> _SHORT PROBLEM_: Line by line, reproduce exactly the beginning of the listing below, ending with the line that contains "wall turns away." and adding nothing.

> _COLLECTED MATERIAL_:
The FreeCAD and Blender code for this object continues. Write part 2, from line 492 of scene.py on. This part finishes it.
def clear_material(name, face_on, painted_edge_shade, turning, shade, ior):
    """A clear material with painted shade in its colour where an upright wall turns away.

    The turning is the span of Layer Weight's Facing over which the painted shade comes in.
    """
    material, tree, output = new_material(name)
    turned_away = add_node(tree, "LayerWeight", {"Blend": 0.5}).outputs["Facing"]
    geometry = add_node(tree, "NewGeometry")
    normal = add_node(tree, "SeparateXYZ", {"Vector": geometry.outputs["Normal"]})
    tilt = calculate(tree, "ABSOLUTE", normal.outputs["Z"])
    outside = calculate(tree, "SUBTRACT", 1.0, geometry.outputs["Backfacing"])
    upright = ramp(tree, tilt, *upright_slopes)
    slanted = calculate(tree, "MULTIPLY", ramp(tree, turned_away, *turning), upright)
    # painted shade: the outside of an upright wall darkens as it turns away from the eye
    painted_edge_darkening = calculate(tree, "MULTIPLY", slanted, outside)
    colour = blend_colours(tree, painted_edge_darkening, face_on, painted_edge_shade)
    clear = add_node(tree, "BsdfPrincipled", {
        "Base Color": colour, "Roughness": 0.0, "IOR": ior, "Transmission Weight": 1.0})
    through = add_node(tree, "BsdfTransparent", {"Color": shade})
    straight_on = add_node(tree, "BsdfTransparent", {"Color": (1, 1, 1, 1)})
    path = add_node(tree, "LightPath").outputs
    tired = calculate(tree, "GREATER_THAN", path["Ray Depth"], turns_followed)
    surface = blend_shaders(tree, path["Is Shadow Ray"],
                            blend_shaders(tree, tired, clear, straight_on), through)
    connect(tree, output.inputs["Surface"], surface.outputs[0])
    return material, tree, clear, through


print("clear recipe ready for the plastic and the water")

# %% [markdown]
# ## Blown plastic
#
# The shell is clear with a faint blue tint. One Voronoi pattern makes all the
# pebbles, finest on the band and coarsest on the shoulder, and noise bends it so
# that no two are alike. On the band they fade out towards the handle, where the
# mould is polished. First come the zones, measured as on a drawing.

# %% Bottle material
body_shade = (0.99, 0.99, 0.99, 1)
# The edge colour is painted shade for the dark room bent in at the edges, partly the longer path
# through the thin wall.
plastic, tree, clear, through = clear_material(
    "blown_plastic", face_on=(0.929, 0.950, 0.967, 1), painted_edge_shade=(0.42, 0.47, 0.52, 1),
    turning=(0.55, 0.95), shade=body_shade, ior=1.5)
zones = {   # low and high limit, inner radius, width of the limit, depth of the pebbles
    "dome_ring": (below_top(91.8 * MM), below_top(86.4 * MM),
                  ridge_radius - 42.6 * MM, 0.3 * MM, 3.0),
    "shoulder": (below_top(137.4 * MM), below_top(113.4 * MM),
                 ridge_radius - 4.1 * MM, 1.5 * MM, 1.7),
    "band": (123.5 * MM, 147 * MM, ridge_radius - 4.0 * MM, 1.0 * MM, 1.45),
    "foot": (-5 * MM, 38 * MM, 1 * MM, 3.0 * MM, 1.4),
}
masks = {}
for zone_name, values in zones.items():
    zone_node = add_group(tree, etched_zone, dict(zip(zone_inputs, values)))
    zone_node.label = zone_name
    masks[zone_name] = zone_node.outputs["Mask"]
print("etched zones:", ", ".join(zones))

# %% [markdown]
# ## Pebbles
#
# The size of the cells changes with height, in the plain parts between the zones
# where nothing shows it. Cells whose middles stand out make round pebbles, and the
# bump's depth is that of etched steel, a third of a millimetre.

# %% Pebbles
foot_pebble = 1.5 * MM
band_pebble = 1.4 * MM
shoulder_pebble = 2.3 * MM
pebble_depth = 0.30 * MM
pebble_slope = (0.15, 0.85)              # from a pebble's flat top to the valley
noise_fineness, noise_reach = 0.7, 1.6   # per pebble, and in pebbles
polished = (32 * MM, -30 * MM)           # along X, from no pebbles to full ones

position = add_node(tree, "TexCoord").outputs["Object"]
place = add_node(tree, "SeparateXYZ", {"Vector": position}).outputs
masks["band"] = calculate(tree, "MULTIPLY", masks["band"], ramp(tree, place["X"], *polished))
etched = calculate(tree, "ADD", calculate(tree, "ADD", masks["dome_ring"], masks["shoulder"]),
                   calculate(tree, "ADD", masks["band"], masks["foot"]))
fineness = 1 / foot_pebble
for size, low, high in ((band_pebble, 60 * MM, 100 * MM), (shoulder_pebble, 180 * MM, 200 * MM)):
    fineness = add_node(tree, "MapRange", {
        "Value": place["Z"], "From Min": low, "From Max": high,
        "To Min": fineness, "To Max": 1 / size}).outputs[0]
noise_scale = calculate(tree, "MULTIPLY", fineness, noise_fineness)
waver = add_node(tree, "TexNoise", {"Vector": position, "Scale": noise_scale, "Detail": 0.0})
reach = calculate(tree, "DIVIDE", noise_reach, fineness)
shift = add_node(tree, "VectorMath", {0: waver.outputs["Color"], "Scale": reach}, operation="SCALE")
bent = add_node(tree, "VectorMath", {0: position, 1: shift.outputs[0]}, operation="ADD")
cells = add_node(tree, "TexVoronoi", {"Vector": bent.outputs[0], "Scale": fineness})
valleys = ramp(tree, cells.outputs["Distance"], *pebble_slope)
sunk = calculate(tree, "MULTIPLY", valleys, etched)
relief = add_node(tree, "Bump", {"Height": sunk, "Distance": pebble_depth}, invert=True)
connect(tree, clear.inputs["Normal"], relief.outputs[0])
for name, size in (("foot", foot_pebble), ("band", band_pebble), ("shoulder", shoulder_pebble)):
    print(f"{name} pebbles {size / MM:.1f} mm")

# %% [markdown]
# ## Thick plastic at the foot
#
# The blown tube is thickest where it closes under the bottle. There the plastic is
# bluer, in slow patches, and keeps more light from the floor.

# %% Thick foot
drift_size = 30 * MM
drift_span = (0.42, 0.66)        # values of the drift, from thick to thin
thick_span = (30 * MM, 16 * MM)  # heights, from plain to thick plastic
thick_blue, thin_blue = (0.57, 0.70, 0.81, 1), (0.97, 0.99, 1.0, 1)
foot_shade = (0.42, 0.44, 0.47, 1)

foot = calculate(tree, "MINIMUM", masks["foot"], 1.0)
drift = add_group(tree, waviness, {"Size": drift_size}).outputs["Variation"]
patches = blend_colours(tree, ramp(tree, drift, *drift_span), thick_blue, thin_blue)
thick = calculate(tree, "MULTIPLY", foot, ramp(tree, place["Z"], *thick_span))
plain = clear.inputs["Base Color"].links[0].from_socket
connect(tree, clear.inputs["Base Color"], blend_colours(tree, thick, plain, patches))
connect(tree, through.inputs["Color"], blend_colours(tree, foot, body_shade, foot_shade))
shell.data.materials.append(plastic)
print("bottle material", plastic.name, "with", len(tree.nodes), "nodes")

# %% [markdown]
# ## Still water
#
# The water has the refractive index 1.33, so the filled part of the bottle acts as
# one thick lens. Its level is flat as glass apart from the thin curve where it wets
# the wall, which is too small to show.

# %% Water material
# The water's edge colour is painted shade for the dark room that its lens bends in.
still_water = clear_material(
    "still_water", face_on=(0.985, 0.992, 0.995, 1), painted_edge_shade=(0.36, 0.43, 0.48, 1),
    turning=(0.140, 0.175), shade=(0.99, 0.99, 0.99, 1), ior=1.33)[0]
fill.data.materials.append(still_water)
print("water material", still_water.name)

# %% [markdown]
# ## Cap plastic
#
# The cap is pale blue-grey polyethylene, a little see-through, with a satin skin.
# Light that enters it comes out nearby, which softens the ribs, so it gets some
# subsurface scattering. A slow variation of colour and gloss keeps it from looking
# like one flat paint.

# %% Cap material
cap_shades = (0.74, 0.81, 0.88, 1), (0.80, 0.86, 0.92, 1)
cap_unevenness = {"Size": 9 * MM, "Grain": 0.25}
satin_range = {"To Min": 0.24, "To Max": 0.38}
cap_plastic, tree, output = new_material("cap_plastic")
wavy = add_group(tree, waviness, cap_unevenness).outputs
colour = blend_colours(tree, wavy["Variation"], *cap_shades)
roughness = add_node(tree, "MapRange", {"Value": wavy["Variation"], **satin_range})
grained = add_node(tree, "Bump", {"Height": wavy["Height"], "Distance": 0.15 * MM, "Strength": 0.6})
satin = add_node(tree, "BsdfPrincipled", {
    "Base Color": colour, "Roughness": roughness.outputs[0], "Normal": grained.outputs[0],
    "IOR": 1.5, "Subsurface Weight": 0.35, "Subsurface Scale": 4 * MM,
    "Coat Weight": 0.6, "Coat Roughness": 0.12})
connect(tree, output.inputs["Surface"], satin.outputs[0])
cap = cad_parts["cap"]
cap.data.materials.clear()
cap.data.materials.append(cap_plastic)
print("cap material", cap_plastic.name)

> _ANSWER TO THIS TASK_:
The FreeCAD and Blender code for this object continues. Write part 2, from line 492 of scene.py on. This part finishes it.
def clear_material(name, face_on, painted_edge_shade, turning, shade, ior):
    """A clear material with painted shade in its colour where an upright wall turns away.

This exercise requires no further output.